--- Begin ---

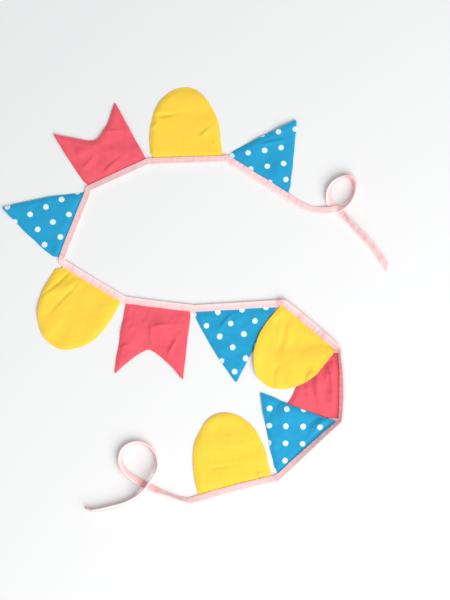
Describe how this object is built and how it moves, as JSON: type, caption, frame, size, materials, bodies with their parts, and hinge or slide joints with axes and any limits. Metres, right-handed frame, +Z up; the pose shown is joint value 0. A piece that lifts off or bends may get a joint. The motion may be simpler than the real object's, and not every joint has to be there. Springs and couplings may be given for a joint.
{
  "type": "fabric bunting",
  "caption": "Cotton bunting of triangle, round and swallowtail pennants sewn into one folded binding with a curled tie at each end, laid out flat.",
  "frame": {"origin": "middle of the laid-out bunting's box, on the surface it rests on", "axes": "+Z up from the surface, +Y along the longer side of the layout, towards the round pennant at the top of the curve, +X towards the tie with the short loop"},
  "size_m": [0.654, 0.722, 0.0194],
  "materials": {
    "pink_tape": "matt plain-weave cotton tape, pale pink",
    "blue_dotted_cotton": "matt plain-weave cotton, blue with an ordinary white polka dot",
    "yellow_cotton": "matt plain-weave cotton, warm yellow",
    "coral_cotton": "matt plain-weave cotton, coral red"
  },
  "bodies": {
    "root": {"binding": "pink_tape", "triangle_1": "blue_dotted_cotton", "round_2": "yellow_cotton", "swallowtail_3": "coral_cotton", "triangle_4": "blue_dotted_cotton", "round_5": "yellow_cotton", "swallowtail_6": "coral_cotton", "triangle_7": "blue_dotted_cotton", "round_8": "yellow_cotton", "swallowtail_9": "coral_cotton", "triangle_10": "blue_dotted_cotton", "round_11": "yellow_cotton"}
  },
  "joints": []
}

--- End ---

Problem to solve ▸ Print the whole listing exactly as it is.

The reply ▸
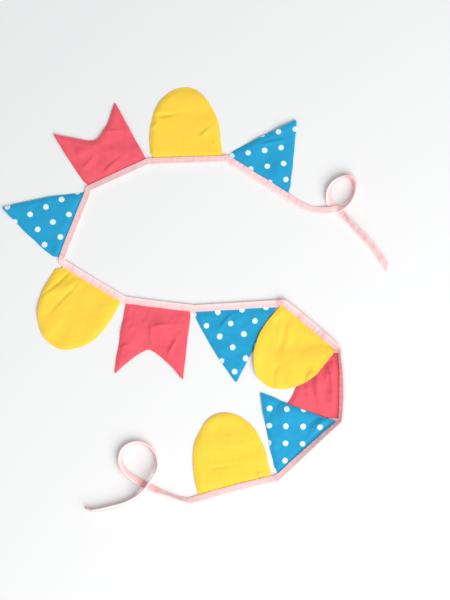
Describe how this object is built and how it moves, as JSON: type, caption, frame, size, materials, bodies with their parts, and hinge or slide joints with axes and any limits. Metres, right-handed frame, +Z up; the pose shown is joint value 0. A piece that lifts off or bends may get a joint. The motion may be simpler than the real object's, and not every joint has to be there. Springs and couplings may be given for a joint.
{
  "type": "fabric bunting",
  "caption": "Cotton bunting of triangle, round and swallowtail pennants sewn into one folded binding with a curled tie at each end, laid out flat.",
  "frame": {"origin": "middle of the laid-out bunting's box, on the surface it rests on", "axes": "+Z up from the surface, +Y along the longer side of the layout, towards the round pennant at the top of the curve, +X towards the tie with the short loop"},
  "size_m": [0.654, 0.722, 0.0194],
  "materials": {
    "pink_tape": "matt plain-weave cotton tape, pale pink",
    "blue_dotted_cotton": "matt plain-weave cotton, blue with an ordinary white polka dot",
    "yellow_cotton": "matt plain-weave cotton, warm yellow",
    "coral_cotton": "matt plain-weave cotton, coral red"
  },
  "bodies": {
    "root": {"binding": "pink_tape", "triangle_1": "blue_dotted_cotton", "round_2": "yellow_cotton", "swallowtail_3": "coral_cotton", "triangle_4": "blue_dotted_cotton", "round_5": "yellow_cotton", "swallowtail_6": "coral_cotton", "triangle_7": "blue_dotted_cotton", "round_8": "yellow_cotton", "swallowtail_9": "coral_cotton", "triangle_10": "blue_dotted_cotton", "round_11": "yellow_cotton"}
  },
  "joints": []
}